:: EXERCISE ::
In the listing below, find the line holding "rows.append([Vector((LABEL_CENTRE + half" and the line holding "cad_parts[node].hide_render = cad_parts[node].hide_viewport". Write out those two lines and all lines between, exactly, and nothing more.
########
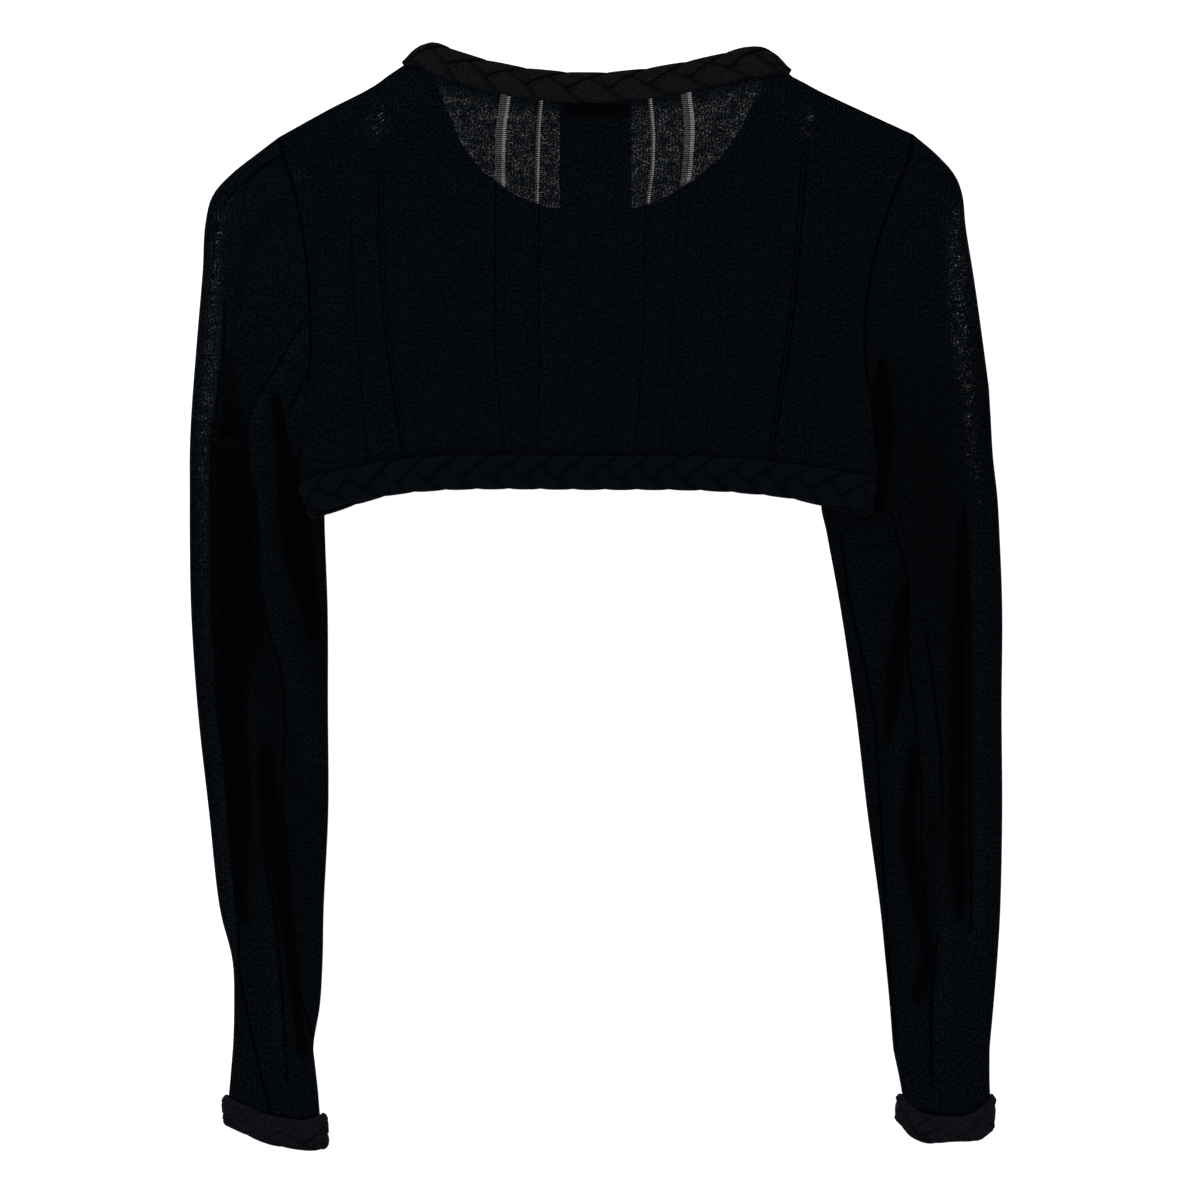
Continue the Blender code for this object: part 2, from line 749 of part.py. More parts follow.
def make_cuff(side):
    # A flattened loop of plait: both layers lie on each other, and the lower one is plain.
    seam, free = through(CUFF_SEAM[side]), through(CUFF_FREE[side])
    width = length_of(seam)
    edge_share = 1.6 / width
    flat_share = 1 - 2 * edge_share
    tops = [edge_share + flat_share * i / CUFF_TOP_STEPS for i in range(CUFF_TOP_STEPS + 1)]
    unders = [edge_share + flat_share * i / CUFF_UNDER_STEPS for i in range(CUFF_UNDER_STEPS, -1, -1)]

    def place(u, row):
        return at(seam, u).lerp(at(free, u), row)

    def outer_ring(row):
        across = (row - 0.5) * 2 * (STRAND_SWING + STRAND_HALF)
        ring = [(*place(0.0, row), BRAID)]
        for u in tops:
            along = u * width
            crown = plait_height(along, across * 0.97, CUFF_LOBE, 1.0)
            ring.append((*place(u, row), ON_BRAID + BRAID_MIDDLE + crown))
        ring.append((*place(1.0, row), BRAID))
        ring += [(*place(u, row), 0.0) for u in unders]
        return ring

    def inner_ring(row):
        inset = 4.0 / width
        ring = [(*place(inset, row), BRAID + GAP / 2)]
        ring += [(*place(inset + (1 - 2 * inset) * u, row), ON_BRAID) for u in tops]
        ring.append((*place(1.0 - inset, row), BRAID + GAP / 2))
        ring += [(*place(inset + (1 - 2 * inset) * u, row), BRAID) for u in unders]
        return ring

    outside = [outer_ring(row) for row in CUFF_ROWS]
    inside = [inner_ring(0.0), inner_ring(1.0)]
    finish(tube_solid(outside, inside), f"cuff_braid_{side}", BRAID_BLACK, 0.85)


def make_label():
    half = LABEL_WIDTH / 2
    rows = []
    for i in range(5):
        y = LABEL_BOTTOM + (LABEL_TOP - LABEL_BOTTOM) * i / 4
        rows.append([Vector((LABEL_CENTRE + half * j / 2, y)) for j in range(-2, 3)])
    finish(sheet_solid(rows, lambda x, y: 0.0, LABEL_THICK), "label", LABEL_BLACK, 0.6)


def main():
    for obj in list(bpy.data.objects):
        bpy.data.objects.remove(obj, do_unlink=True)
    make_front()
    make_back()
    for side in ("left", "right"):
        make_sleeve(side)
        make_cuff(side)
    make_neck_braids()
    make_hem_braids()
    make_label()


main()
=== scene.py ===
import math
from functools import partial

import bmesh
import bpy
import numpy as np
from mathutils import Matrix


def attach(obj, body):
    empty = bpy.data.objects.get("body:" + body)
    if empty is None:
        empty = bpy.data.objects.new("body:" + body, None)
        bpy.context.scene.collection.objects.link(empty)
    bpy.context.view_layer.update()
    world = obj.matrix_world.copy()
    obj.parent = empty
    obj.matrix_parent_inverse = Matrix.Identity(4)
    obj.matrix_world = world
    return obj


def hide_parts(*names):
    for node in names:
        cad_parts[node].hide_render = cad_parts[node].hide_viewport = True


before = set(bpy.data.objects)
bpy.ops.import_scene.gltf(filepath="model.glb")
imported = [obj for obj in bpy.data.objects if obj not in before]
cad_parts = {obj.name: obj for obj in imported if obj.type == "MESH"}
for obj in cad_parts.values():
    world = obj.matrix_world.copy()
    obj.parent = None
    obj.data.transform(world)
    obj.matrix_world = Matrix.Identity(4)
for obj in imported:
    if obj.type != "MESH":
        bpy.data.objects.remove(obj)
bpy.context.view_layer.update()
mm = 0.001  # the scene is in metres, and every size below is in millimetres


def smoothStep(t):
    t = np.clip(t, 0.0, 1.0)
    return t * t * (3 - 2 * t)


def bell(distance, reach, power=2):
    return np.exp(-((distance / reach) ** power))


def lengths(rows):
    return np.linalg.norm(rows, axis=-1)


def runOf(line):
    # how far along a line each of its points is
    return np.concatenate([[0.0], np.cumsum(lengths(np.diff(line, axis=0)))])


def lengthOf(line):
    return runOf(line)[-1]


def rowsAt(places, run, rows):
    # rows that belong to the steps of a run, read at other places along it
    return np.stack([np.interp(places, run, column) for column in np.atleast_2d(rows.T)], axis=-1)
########
:: COMPLETE ANSWER ::
        rows.append([Vector((LABEL_CENTRE + half * j / 2, y)) for j in range(-2, 3)])
    finish(sheet_solid(rows, lambda x, y: 0.0, LABEL_THICK), "label", LABEL_BLACK, 0.6)


def main():
    for obj in list(bpy.data.objects):
        bpy.data.objects.remove(obj, do_unlink=True)
    make_front()
    make_back()
    for side in ("left", "right"):
        make_sleeve(side)
        make_cuff(side)
    make_neck_braids()
    make_hem_braids()
    make_label()


main()
=== scene.py ===
import math
from functools import partial

import bmesh
import bpy
import numpy as np
from mathutils import Matrix


def attach(obj, body):
    empty = bpy.data.objects.get("body:" + body)
    if empty is None:
        empty = bpy.data.objects.new("body:" + body, None)
        bpy.context.scene.collection.objects.link(empty)
    bpy.context.view_layer.update()
    world = obj.matrix_world.copy()
    obj.parent = empty
    obj.matrix_parent_inverse = Matrix.Identity(4)
    obj.matrix_world = world
    return obj


def hide_parts(*names):
    for node in names:
        cad_parts[node].hide_render = cad_parts[node].hide_viewport = True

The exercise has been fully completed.